> _WORK TO COMPLETE_: Would you output the whole listing below, exactly as it reads?

::::::::::

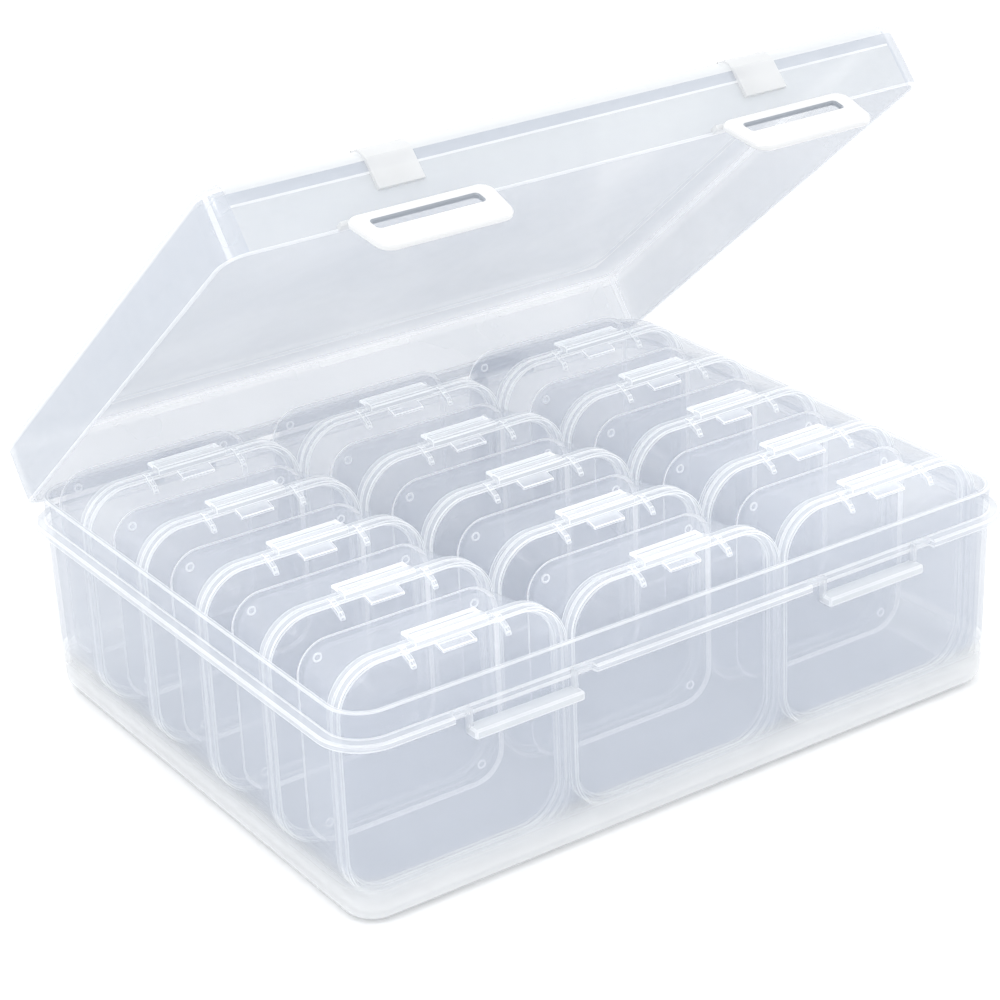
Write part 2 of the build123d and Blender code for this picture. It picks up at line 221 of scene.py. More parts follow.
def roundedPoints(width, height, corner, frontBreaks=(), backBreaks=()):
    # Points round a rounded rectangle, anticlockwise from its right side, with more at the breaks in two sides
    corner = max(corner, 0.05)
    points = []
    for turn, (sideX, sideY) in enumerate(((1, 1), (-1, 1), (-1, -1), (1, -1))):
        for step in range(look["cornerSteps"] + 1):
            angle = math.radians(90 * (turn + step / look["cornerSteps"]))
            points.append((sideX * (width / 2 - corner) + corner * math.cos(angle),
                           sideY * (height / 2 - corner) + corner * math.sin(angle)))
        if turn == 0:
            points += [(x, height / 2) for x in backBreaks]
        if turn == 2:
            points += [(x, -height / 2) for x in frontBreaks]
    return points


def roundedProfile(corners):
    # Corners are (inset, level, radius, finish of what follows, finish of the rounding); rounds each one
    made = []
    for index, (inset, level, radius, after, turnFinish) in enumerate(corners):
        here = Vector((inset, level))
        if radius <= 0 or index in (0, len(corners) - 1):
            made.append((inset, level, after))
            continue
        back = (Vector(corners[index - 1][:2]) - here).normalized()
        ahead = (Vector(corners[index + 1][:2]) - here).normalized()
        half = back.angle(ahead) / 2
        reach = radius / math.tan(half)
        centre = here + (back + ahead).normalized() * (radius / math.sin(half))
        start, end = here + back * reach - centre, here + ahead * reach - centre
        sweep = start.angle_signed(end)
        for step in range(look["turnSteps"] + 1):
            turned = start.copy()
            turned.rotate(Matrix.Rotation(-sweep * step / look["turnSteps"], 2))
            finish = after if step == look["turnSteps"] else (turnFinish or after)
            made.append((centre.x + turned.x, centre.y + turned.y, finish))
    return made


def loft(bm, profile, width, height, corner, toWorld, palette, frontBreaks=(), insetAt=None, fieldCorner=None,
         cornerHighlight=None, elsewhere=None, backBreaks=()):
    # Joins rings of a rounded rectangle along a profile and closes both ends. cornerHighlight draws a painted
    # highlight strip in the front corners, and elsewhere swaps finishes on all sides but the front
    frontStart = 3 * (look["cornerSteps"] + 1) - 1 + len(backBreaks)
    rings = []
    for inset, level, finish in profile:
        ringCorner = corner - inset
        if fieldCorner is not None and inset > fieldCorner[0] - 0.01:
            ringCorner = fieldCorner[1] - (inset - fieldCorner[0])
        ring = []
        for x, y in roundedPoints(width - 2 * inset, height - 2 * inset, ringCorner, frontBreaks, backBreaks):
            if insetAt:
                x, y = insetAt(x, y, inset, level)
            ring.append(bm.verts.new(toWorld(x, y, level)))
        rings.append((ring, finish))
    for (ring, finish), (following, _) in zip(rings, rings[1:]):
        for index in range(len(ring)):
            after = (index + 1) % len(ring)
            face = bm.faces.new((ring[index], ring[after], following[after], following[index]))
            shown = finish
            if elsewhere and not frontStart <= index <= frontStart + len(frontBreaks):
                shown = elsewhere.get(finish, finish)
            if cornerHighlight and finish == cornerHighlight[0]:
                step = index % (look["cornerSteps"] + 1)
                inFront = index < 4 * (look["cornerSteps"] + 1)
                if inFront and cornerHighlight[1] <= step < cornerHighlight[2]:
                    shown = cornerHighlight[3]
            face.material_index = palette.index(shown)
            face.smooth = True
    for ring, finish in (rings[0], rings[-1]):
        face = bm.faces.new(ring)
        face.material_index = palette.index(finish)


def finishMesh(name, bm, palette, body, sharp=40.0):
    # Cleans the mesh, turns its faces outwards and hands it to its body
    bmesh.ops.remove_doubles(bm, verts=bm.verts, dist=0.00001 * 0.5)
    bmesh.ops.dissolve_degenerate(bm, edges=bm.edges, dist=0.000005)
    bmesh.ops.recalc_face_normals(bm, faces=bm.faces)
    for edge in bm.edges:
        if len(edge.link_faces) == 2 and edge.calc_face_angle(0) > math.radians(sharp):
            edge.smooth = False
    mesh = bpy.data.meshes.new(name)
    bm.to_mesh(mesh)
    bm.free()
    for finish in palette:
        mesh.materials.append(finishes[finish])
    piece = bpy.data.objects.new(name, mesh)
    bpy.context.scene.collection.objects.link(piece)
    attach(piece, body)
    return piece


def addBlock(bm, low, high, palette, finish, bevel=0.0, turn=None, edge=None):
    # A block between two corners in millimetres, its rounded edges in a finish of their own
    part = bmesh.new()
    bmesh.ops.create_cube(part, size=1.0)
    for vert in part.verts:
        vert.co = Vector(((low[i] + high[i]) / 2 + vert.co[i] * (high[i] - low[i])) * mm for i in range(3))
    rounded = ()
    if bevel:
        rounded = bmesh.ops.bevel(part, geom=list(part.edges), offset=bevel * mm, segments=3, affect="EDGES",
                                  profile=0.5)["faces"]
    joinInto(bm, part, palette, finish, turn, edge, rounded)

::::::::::

> _THE SOLUTION_:
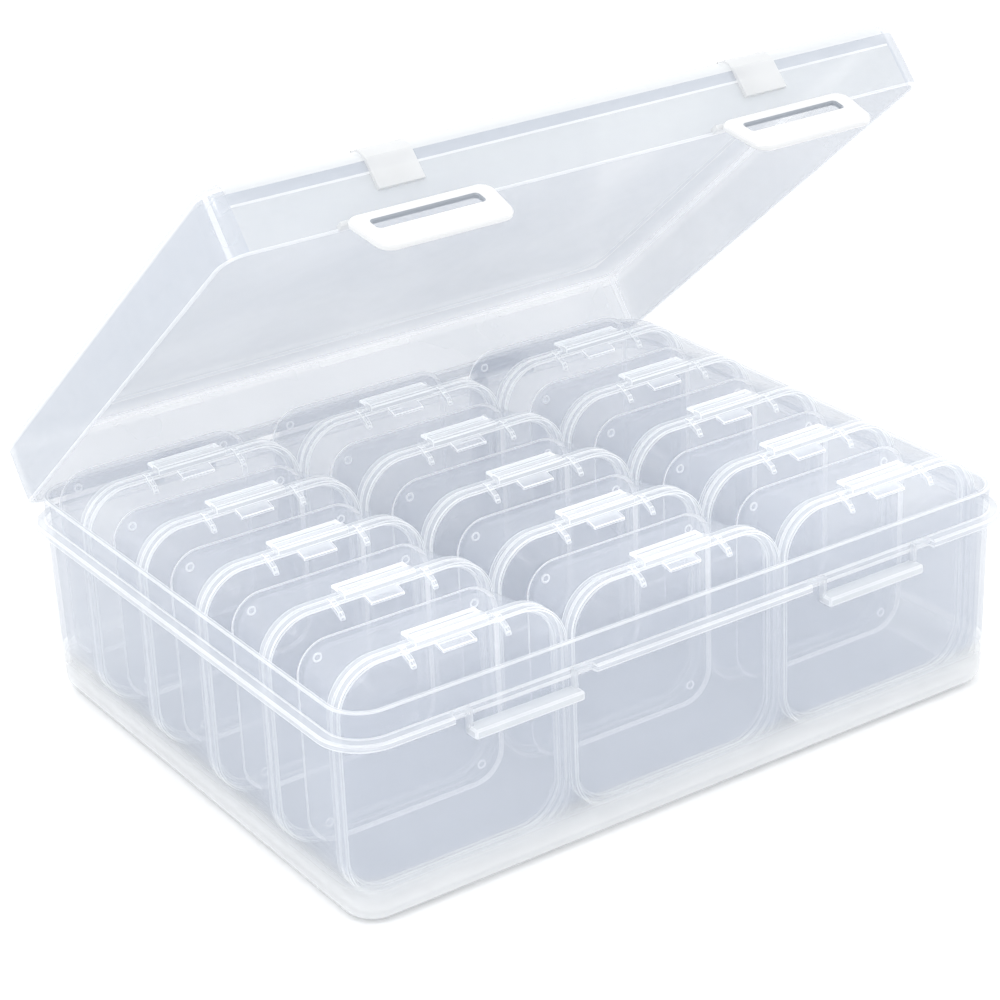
Write part 2 of the build123d and Blender code for this picture. It picks up at line 221 of scene.py. More parts follow.
def roundedPoints(width, height, corner, frontBreaks=(), backBreaks=()):
    # Points round a rounded rectangle, anticlockwise from its right side, with more at the breaks in two sides
    corner = max(corner, 0.05)
    points = []
    for turn, (sideX, sideY) in enumerate(((1, 1), (-1, 1), (-1, -1), (1, -1))):
        for step in range(look["cornerSteps"] + 1):
            angle = math.radians(90 * (turn + step / look["cornerSteps"]))
            points.append((sideX * (width / 2 - corner) + corner * math.cos(angle),
                           sideY * (height / 2 - corner) + corner * math.sin(angle)))
        if turn == 0:
            points += [(x, height / 2) for x in backBreaks]
        if turn == 2:
            points += [(x, -height / 2) for x in frontBreaks]
    return points


def roundedProfile(corners):
    # Corners are (inset, level, radius, finish of what follows, finish of the rounding); rounds each one
    made = []
    for index, (inset, level, radius, after, turnFinish) in enumerate(corners):
        here = Vector((inset, level))
        if radius <= 0 or index in (0, len(corners) - 1):
            made.append((inset, level, after))
            continue
        back = (Vector(corners[index - 1][:2]) - here).normalized()
        ahead = (Vector(corners[index + 1][:2]) - here).normalized()
        half = back.angle(ahead) / 2
        reach = radius / math.tan(half)
        centre = here + (back + ahead).normalized() * (radius / math.sin(half))
        start, end = here + back * reach - centre, here + ahead * reach - centre
        sweep = start.angle_signed(end)
        for step in range(look["turnSteps"] + 1):
            turned = start.copy()
            turned.rotate(Matrix.Rotation(-sweep * step / look["turnSteps"], 2))
            finish = after if step == look["turnSteps"] else (turnFinish or after)
            made.append((centre.x + turned.x, centre.y + turned.y, finish))
    return made


def loft(bm, profile, width, height, corner, toWorld, palette, frontBreaks=(), insetAt=None, fieldCorner=None,
         cornerHighlight=None, elsewhere=None, backBreaks=()):
    # Joins rings of a rounded rectangle along a profile and closes both ends. cornerHighlight draws a painted
    # highlight strip in the front corners, and elsewhere swaps finishes on all sides but the front
    frontStart = 3 * (look["cornerSteps"] + 1) - 1 + len(backBreaks)
    rings = []
    for inset, level, finish in profile:
        ringCorner = corner - inset
        if fieldCorner is not None and inset > fieldCorner[0] - 0.01:
            ringCorner = fieldCorner[1] - (inset - fieldCorner[0])
        ring = []
        for x, y in roundedPoints(width - 2 * inset, height - 2 * inset, ringCorner, frontBreaks, backBreaks):
            if insetAt:
                x, y = insetAt(x, y, inset, level)
            ring.append(bm.verts.new(toWorld(x, y, level)))
        rings.append((ring, finish))
    for (ring, finish), (following, _) in zip(rings, rings[1:]):
        for index in range(len(ring)):
            after = (index + 1) % len(ring)
            face = bm.faces.new((ring[index], ring[after], following[after], following[index]))
            shown = finish
            if elsewhere and not frontStart <= index <= frontStart + len(frontBreaks):
                shown = elsewhere.get(finish, finish)
            if cornerHighlight and finish == cornerHighlight[0]:
                step = index % (look["cornerSteps"] + 1)
                inFront = index < 4 * (look["cornerSteps"] + 1)
                if inFront and cornerHighlight[1] <= step < cornerHighlight[2]:
                    shown = cornerHighlight[3]
            face.material_index = palette.index(shown)
            face.smooth = True
    for ring, finish in (rings[0], rings[-1]):
        face = bm.faces.new(ring)
        face.material_index = palette.index(finish)


def finishMesh(name, bm, palette, body, sharp=40.0):
    # Cleans the mesh, turns its faces outwards and hands it to its body
    bmesh.ops.remove_doubles(bm, verts=bm.verts, dist=0.00001 * 0.5)
    bmesh.ops.dissolve_degenerate(bm, edges=bm.edges, dist=0.000005)
    bmesh.ops.recalc_face_normals(bm, faces=bm.faces)
    for edge in bm.edges:
        if len(edge.link_faces) == 2 and edge.calc_face_angle(0) > math.radians(sharp):
            edge.smooth = False
    mesh = bpy.data.meshes.new(name)
    bm.to_mesh(mesh)
    bm.free()
    for finish in palette:
        mesh.materials.append(finishes[finish])
    piece = bpy.data.objects.new(name, mesh)
    bpy.context.scene.collection.objects.link(piece)
    attach(piece, body)
    return piece


def addBlock(bm, low, high, palette, finish, bevel=0.0, turn=None, edge=None):
    # A block between two corners in millimetres, its rounded edges in a finish of their own
    part = bmesh.new()
    bmesh.ops.create_cube(part, size=1.0)
    for vert in part.verts:
        vert.co = Vector(((low[i] + high[i]) / 2 + vert.co[i] * (high[i] - low[i])) * mm for i in range(3))
    rounded = ()
    if bevel:
        rounded = bmesh.ops.bevel(part, geom=list(part.edges), offset=bevel * mm, segments=3, affect="EDGES",
                                  profile=0.5)["faces"]
    joinInto(bm, part, palette, finish, turn, edge, rounded)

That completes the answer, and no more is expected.